What the Numbers Don't Capture
- Multi-craft compound protection. An organ builder is simultaneously a metalsmith, cabinetmaker, pneumatic engineer, and musical acoustician. Each of these four craft domains independently resists automation; the requirement to integrate all four in a single bespoke project creates a compound barrier that no other trade quite matches. This is why the role scores higher than single-craft physical trades despite similar task resistance profiles.
- Extremely small workforce with succession crisis. The global population of pipe organ builders is measured in low thousands. IBO member firms employ perhaps 300-500 builders in the UK; AIO member firms perhaps 500-800 in the US. The ageing workforce and difficulty attracting apprentices are the profession's real existential threat — not AI, but the loss of tacit knowledge when master builders retire without training successors.
- Project cycle volatility.
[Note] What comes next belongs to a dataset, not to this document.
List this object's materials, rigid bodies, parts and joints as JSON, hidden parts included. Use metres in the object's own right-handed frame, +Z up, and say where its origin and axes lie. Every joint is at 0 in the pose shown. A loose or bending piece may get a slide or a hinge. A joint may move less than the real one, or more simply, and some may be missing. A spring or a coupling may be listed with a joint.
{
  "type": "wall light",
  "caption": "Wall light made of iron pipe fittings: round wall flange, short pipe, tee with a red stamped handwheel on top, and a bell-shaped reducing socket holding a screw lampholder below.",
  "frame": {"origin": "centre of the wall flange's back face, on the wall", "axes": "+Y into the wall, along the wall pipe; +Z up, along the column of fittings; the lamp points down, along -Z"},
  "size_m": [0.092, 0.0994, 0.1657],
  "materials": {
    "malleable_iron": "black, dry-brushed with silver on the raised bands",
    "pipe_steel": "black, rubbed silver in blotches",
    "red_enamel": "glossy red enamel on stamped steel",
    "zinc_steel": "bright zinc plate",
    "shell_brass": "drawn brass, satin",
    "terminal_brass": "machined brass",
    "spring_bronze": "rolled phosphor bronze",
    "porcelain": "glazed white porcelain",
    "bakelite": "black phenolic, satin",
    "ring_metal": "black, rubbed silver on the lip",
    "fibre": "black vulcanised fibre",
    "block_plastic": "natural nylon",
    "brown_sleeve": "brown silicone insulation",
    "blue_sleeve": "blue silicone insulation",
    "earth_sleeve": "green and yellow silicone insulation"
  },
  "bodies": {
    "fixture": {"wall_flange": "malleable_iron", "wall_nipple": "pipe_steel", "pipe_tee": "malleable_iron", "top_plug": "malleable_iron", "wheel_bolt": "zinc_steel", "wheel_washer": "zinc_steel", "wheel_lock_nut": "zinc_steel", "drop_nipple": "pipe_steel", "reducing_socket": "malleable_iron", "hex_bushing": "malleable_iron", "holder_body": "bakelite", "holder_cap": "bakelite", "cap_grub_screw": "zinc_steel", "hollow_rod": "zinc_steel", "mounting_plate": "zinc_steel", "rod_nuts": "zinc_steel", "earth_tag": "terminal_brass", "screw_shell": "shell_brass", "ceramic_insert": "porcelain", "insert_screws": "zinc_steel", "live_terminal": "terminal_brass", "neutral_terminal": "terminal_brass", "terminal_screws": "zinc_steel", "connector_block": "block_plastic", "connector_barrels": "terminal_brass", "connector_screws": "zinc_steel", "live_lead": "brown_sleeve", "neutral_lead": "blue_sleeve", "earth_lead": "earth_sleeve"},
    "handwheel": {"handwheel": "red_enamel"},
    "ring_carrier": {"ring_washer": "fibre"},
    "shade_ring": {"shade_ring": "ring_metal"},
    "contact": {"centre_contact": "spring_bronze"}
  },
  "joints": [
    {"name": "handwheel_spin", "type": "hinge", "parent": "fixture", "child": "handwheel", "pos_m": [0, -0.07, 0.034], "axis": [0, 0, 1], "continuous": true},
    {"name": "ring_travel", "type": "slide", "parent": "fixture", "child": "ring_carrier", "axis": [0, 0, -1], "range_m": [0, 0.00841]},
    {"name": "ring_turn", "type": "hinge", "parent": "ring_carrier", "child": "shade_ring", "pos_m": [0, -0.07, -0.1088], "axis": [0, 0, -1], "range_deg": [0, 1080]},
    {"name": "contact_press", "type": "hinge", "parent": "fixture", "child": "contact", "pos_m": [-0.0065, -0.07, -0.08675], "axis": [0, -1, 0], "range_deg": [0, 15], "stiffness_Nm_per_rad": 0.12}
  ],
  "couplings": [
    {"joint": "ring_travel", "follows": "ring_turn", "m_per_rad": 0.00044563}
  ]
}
Major organ projects (new builds, cathedral restorations) take 2-5 years and cost hundreds of thousands to millions of pounds/dollars. Demand is lumpy — firms may have full order books for years, then face gaps. This economic volatility affects practitioners' stability more than any technology trend.
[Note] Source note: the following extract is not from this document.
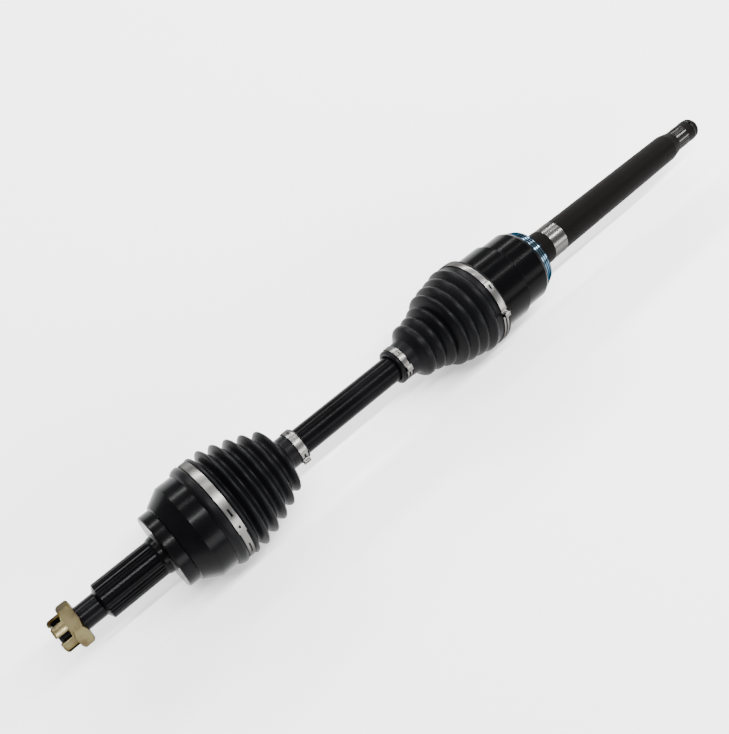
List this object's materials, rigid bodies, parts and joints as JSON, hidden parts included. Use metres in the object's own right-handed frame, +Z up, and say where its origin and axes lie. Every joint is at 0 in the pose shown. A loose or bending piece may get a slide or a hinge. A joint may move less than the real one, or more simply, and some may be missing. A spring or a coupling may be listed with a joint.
{
  "type": "cv axle",
  "caption": "Front-wheel-drive half shaft: splined stub and ball joint at the wheel end, bar, two bellows boots, tripod joint and a long shaft to the gearbox.",
  "frame": {"origin": "on the axle's axis, in the plane of the outer joint's shoulder face that seats on the wheel hub", "axes": "+X along the axle towards the gearbox end, +Z up, +Y to the left when looking along +X"},
  "size_m": [0.8454, 0.1028, 0.0998],
  "materials": {
    "black_paint": "semi-gloss black corrosion paint over forged steel",
    "black_shaft": "satin black paint, bare ground steel at the journal and the end spline",
    "boot_rubber": "satin black thermoplastic elastomer",
    "stainless_band": "bright rolled stainless strip",
    "zinc_plate": "blue-white zinc plating",
    "yellow_zinc": "yellow-olive zinc plating",
    "bearing_steel": "ground bearing steel, greased",
    "spring_steel": "phosphated spring steel"
  },
  "bodies": {
    "tripod_housing": {"tripod_housing_shaft": "black_shaft", "dust_shield": "zinc_plate", "inner_large_clamp": "stainless_band", "roller_retainer_ring": "spring_steel", "gearbox_circlip": "spring_steel"},
    "inner_boot": {"inner_boot": "boot_rubber"},
    "roller_1": {"roller_1": "bearing_steel", "needles_1": "bearing_steel"},
    "bar": {"axle_bar": "black_paint", "tripod_spider": "bearing_steel", "spider_circlip": "spring_steel", "roller_clip_1": "spring_steel", "roller_clip_2": "spring_steel", "roller_clip_3": "spring_steel", "inner_small_clamp": "stainless_band", "outer_small_clamp": "stainless_band", "inner_race": "bearing_steel", "inner_race_circlip": "spring_steel"},
    "roller_2": {"roller_2": "bearing_steel", "needles_2": "bearing_steel"},
    "roller_3": {"roller_3": "bearing_steel", "needles_3": "bearing_steel"},
    "ball_1": {"ball_1": "bearing_steel"},
    "cage": {"ball_cage": "bearing_steel", "ball_2": "bearing_steel", "ball_3": "bearing_steel", "ball_5": "bearing_steel", "ball_6": "bearing_steel"},
    "ball_4": {"ball_4": "bearing_steel"},
    "outer_race": {"outer_race_bell": "black_paint", "outer_large_clamp": "stainless_band", "outer_boot": "boot_rubber"},
    "axle_nut": {"axle_nut": "yellow_zinc"}
  },
  "joints": [
    {"name": "plunge", "type": "slide", "parent": "tripod_housing", "child": "inner_boot", "axis": [1, 0, 0], "range_m": [-0.011, 0.011], "deforming": ["inner_boot"]},
    {"name": "inner_sweep", "type": "hinge", "parent": "inner_boot", "child": "roller_1", "pos_m": [0.402, 0, 0], "axis": [0, 0, 1], "range_deg": [-13, 13], "deforming": ["inner_boot"]},
    {"name": "inner_lift", "type": "hinge", "parent": "roller_1", "child": "bar", "pos_m": [0.402, 0, 0], "axis": [0, 1, 0], "range_deg": [-13, 13], "deforming": ["inner_boot"]},
    {"name": "roller_2_spin", "type": "hinge", "parent": "bar", "child": "roller_2", "pos_m": [0.402, 0, 0], "axis": [0, -0.5, 0.866], "continuous": true},
    {"name": "roller_3_spin", "type": "hinge", "parent": "bar", "child": "roller_3", "pos_m": [0.402, 0, 0], "axis": [0, -0.5, -0.866], "continuous": true},
    {"name": "outer_sweep_bar_side", "type": "hinge", "parent": "bar", "child": "ball_1", "pos_m": [0.044, 0, 0], "axis": [0, 0, 1], "range_deg": [-16, 16], "deforming": ["outer_boot"]},
    {"name": "outer_lift_bar_side", "type": "hinge", "parent": "ball_1", "child": "cage", "pos_m": [0.044, 0, 0], "axis": [0, 1, 0], "range_deg": [-16, 16], "deforming": ["outer_boot"]},
    {"name": "outer_lift", "type": "hinge", "parent": "cage", "child": "ball_4", "pos_m": [0.044, 0, 0], "axis": [0, 1, 0], "range_deg": [-16, 16], "deforming": ["outer_boot"]},
    {"name": "outer_sweep", "type": "hinge", "parent": "ball_4", "child": "outer_race", "pos_m": [0.044, 0, 0], "axis": [0, 0, 1], "range_deg": [-16, 16], "deforming": ["outer_boot"]},
    {"name": "nut_turn", "type": "hinge", "parent": "outer_race", "child": "axle_nut", "pos_m": [-0.09, 0, 0], "axis": [1, 0, 0], "continuous": true}
  ],
  "couplings": [
    {"joint": "outer_sweep_bar_side", "follows": "outer_sweep", "ratio": 1},
    {"joint": "outer_lift_bar_side", "follows": "outer_lift", "ratio": 1}
  ]
}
Who Should Worry (and Who Shouldn't)
Organ builders with voicing expertise are in the strongest position — voicing is the most irreplaceable skill in the profession, combining trained hearing, material knowledge, and artistic judgment that takes decades to develop. Builders who combine voicing with either pipemaking or woodworking skills are particularly valuable and scarce. Those working at established firms with strong order books (Harrison & Harrison, Dobson, Flentrop, Mander, Nicholson, Schantz) have additional security through the firm's reputation and pipeline. Builders who perform only maintenance tuning without broader construction or voicing skills face marginally more competition from general piano/organ tuners but remain protected by the specialised nature of pipe organ tuning (multiple ranks, complex wind systems, temperament across thousands of pipes). The single factor separating the most protected from the less protected is multi-craft breadth: the builder who can cast pipes, build windchests, and voice stops is virtually irreplaceable.
What This Means
The role in 2028: Organ builders continue working as they have for centuries — casting pipes, building windchests, voicing ranks, and installing instruments in churches and concert halls. CAD software and CNC cutting accelerate some workshop preparation. Electronic tuning devices assist with pitch reference during maintenance visits. But the core craft — metalwork, joinery, pneumatic engineering, and above all voicing — remains entirely manual and human-led. The profession's challenge remains recruiting and training the next generation, not defending against automation.
Survival strategy:
- Develop voicing expertise — the deepest skill moat in organ building; master voicers are the rarest and most valued specialists in the profession, and their expertise takes 15-20 years to fully develop
- Build multi-craft breadth — the builder who can work across pipemaking, woodworking, and action construction is more valuable and more resilient than the single-department specialist
- Engage with heritage conservation — organ restoration work on historic instruments provides a steady demand base independent of new commissions, and heritage bodies increasingly require demonstrated conservation competence
Timeline: 5+ years. Core craft skills are physically protected across four independent material domains. No robotic system exists or is in development for pipe casting, voicing, or organ installation. The profession's timeline is limited only by the succession crisis — whether enough new apprentices enter to replace retiring masters.